Here, Carey and Judge bring into the picture the importance of "better-educated, more innovative" children. These children may be the offspring of parents who suffer from inherited illnesses or diseases, but they are brought up in a world and society where there are treatments.
Medical advances aren't the only ways in which humans find ways to extend their lifetime and escape the effects of natural selection. In a social society such as ours where children are often raised in and by their extended families, we must take into account the importance of intergenerational exchanges and the impact they have on longevity. Carey points out that:
...While transfers of genetic information and resources from parents to offspring contribute to the evolution of longevity, additional forms and pathways of intergenerational transfer can elaborate and increase the rate of impact on longevity extension... In humans the transmission of longevity-promoting genes and resources is augmented by culturally transmitted information... (Carey 417).

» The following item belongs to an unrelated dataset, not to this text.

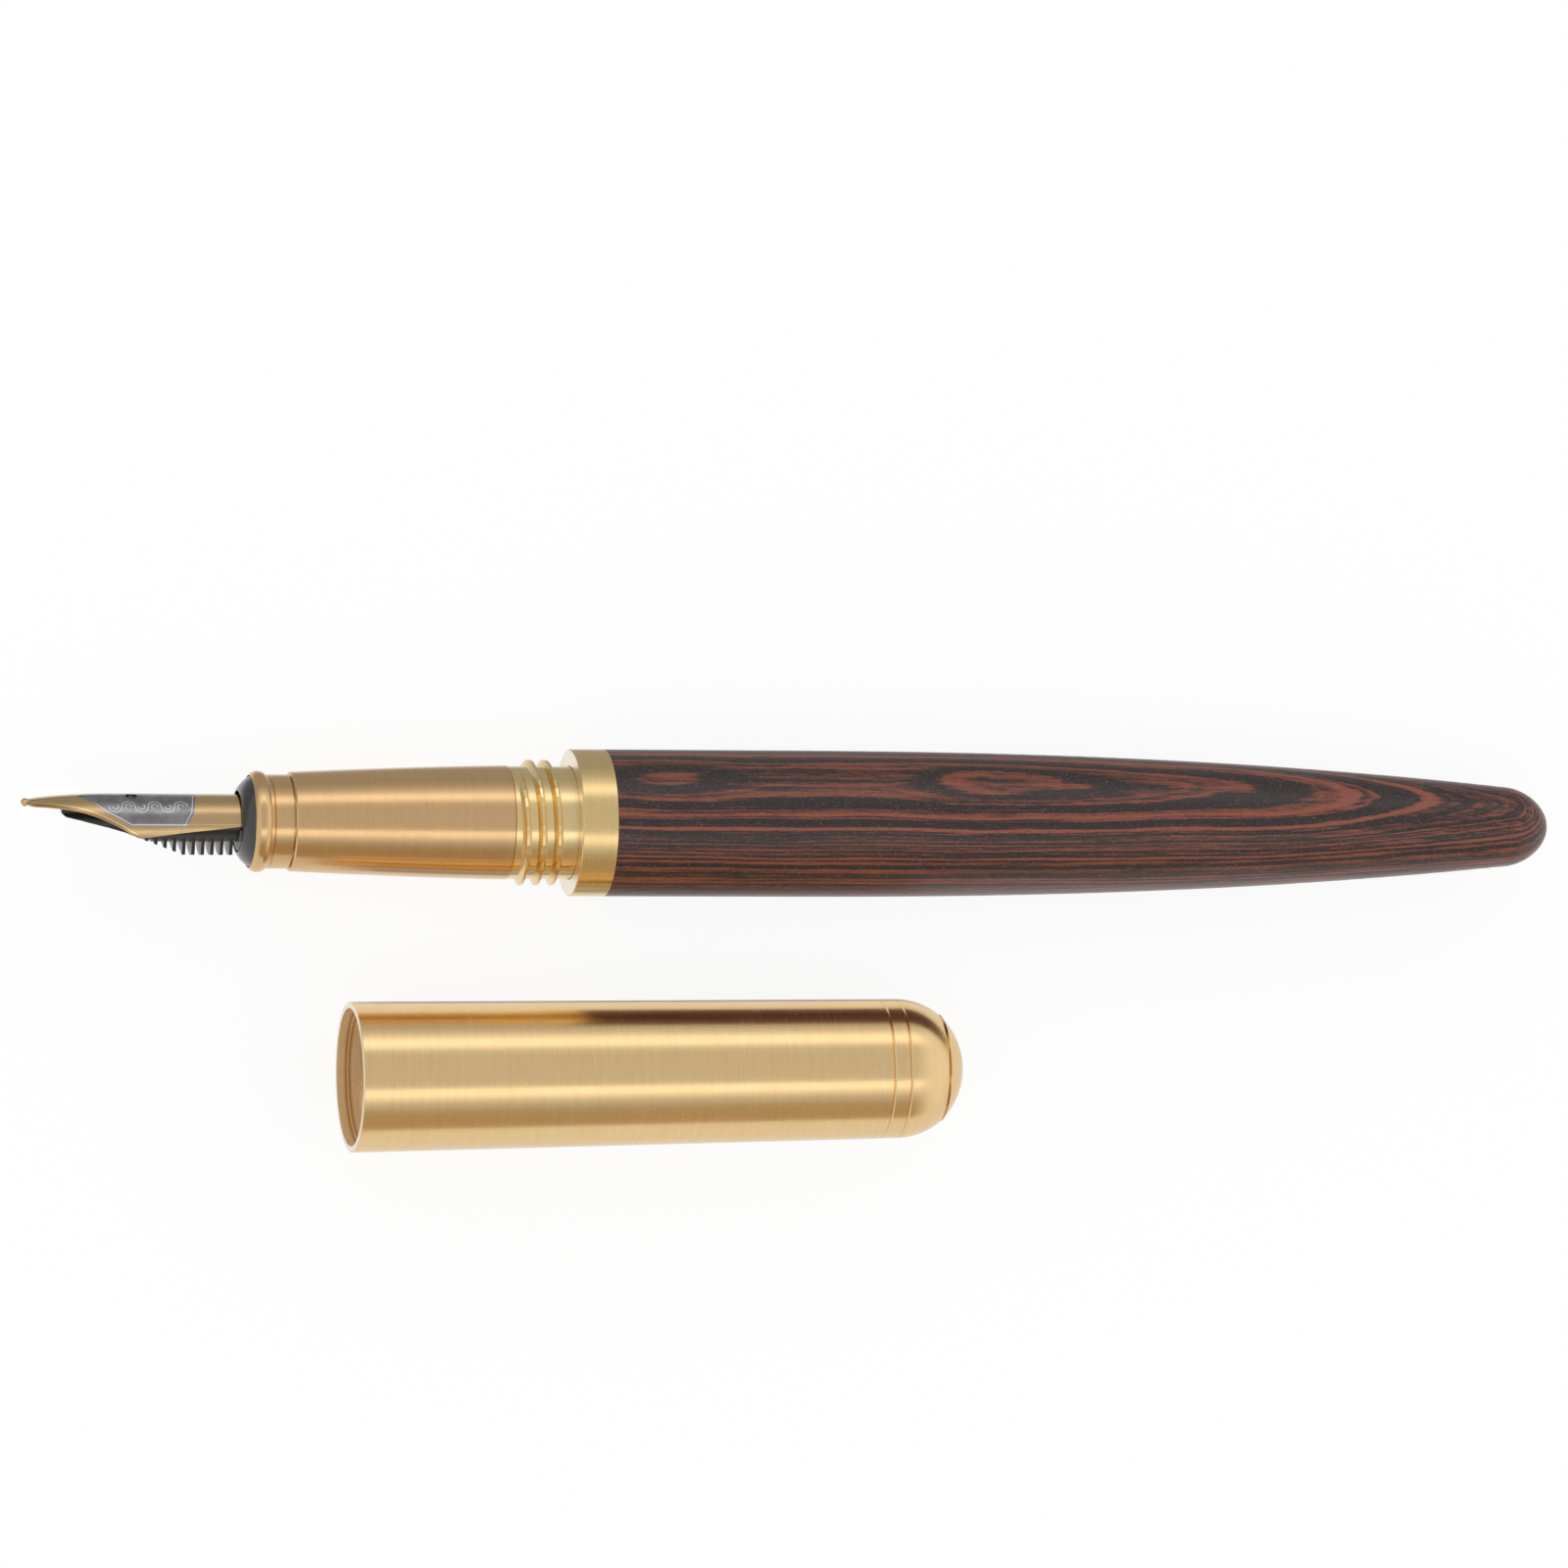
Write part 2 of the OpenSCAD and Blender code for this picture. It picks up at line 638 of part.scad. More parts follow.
module cap_finial() {
    ball_r = (pow(seam_r, 2) + pow(cap_len - seam_x, 2)) / (2 * (cap_len - seam_x));
    start = acos(seam_r / ball_r);
    top = arc([0, cap_len - ball_r], ball_r, start, 90, 14);
    color(brass)
        cap_frame()
            turned(concat(
                [[0, end_wall_x - 1.4], [stud_r, end_wall_x - 1.4], [stud_r, seam_x + gap],
                 [seam_r - 0.16, seam_x + gap], [seam_r - 0.04, seam_x + 0.12]],
                [for (i = [1:13]) top[i]],
                [[0, cap_len]]));
}

// ---------------------------------------------------------------- nodes

module at_rest() {
    translate(pen_at)
        children();
}

at_rest() barrel_wood();
at_rest() barrel_liner();
at_rest() barrel_insert();
at_rest() center_ring();
at_rest() o_ring();
at_rest() section_core();
at_rest() grip_sleeve();
at_rest() nose_ring();
at_rest() nib_housing();
at_rest() nib();
at_rest() nib_tipping();
at_rest() feed();
at_rest() converter_tube();
at_rest() converter_band();
at_rest() converter_guide();
at_rest() piston_stem();
at_rest() piston_seal();
at_rest() converter_knob();
at_rest() lead_screw();
at_rest() cap_tube();
at_rest() cap_thread_bush();
at_rest() inner_cap();
at_rest() cap_finial();
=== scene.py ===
import math

import bpy
from mathutils import Matrix, Quaternion, Vector


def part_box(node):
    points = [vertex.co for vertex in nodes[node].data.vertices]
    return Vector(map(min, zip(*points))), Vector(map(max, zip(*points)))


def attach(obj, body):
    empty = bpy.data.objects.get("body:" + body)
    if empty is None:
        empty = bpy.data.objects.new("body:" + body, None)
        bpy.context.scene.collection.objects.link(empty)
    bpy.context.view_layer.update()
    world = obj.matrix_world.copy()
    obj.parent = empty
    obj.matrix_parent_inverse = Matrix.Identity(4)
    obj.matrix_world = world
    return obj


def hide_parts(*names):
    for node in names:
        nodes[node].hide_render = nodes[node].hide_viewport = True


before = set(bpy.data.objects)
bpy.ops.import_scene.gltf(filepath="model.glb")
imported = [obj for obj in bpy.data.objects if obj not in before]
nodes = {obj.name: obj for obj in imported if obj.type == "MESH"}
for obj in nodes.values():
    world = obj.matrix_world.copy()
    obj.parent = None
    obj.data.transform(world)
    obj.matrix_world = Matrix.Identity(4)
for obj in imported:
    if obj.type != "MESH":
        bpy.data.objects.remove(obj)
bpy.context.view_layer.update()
MM = 0.001


def centre(node):
    low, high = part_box(node)
    return (Vector(low) + Vector(high)) / 2


# The pen's axis and the front face of its centre ring, and the cap's axis and mouth, from the CAD.
ring_low, ring_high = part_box("center_ring")
PEN = Vector((ring_low[0], centre("center_ring").y, centre("center_ring").z))
bush_mid = centre("cap_thread_bush")
CAP_AXIS = (centre("cap_finial") - bush_mid).normalized()
bush_low, bush_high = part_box("cap_thread_bush")
BUSH_DEPTH = 0.85 * MM  # how far inside the mouth the bush starts
CAP = bush_mid - CAP_AXIS * ((bush_high[0] - bush_low[0]) / 2 + BUSH_DEPTH)


# ------------------------------------------------------------------ node helpers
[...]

In short, humans are capable of avoiding natural selection and thereby expanding our life expectancies in these two ways: medical advances and intergenerational and social interactions. This is not to say that we are completely immune to forces in the environment we belong to, but we are becoming better equipped as time passes to deal with these issues and to survive them. Evolution is still an enormous machine churning away in the background, but little by little we are finding ways to affect it.









Natural selection alters but doesn't eliminate natural selection
Its interesting how many people are wrestling with the question of the extent to which humans are or are not becoming "immune to forces in the environment we belong to" (see http://serendip.brynmawr.edu/exchange/node/161 for a list, and my various comments on them). The notion that ""evolution is still an enormous machine churning away in the background, but little by little we are finding ways to affect it" seems to me a not bad intermediate position on the question. But that isn't quite the same thing as "capable of avoiding natural selection". We are still subject to natural selection, since we still reproduce differentially, but we have some influence over that process might be a better way to put it. Certainly the development of medical technologies, on which you focus, is one example of that, though I suspect many epidemiologists would say you're a little overstating the case in saying "we have a decent handle on all or most of the illnesses and diseases that in the past would have diminished our ability to survive past reproduction". Even if the point were granted though, how much of a change does this produce in the overall selection pressures on us? Doesn't it in turn create new ones?